Besides bell pepper or liver, apricots pair really well with the sweet taste of mushrooms too. For this current appetizer I sautéd some fresh ceps in butter until lightly browned. The dish was completed by dill-vinaigrette and some scallion rings. Altogether it is a seasonal and very fresh appetizer for hot summer days.
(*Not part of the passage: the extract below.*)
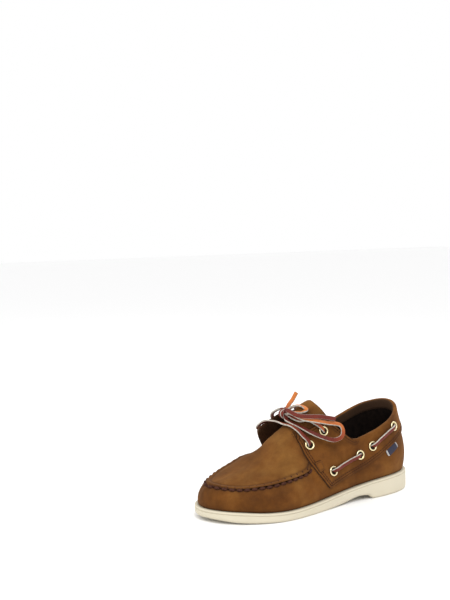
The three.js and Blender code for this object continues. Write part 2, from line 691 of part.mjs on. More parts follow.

Apricot and Bell Pepper Terrine with Ceps and Dill-Vinaigrette
- 4 slices apricot and bell pepper terrine
- 100 g fresh ceps
- 1/2 garlic clove
- 1/2 small shallot
- 1 tbsp apricot vinegar
- 3 tbsp mild olive oil
- 1 sprig fresh dill
- 1 tbsp pine nut
- 1-2 tbsp butter
- freshly ground black pepper
For the vinaigrette
Wash and shake dry the dill. Remove leaves from thick stalks and reserve some nice leaves for decoration. Peel and chop finely the shallot, garlic clove and dill leaves. Put in a small jar, add 3 tbsp mild olive oil, 1 tbsp apricot vinegar, salt and freshly ground black pepper. Cover the jar with its lid and shake well. Let stand for at least half an hour. Shake well again before serving.
For the pine nuts
Roast pine nuts in a clean small pan until golden brown, remove from the pan and reserve.
For the ceps
Clean ceps using a small brush. Wash briefly with cold water, tap dry with paper towels and cut in half. Melt the butter in a moderately hot small pan. When the butter starts to foam add the ceps with their cut side down. Season with salt and pepper. Using a spoon cover the ceps regularly with the foaming butter.
To assemble and serve
Place 1 slice of terrine on a plate and let it warm to room temperature for 10 minutes. Add hot ceps and sprinkle with dill-vinaigrette. Decorate with reserved dill leaves, roasted pine nuts and optionally some chives or scallion rings.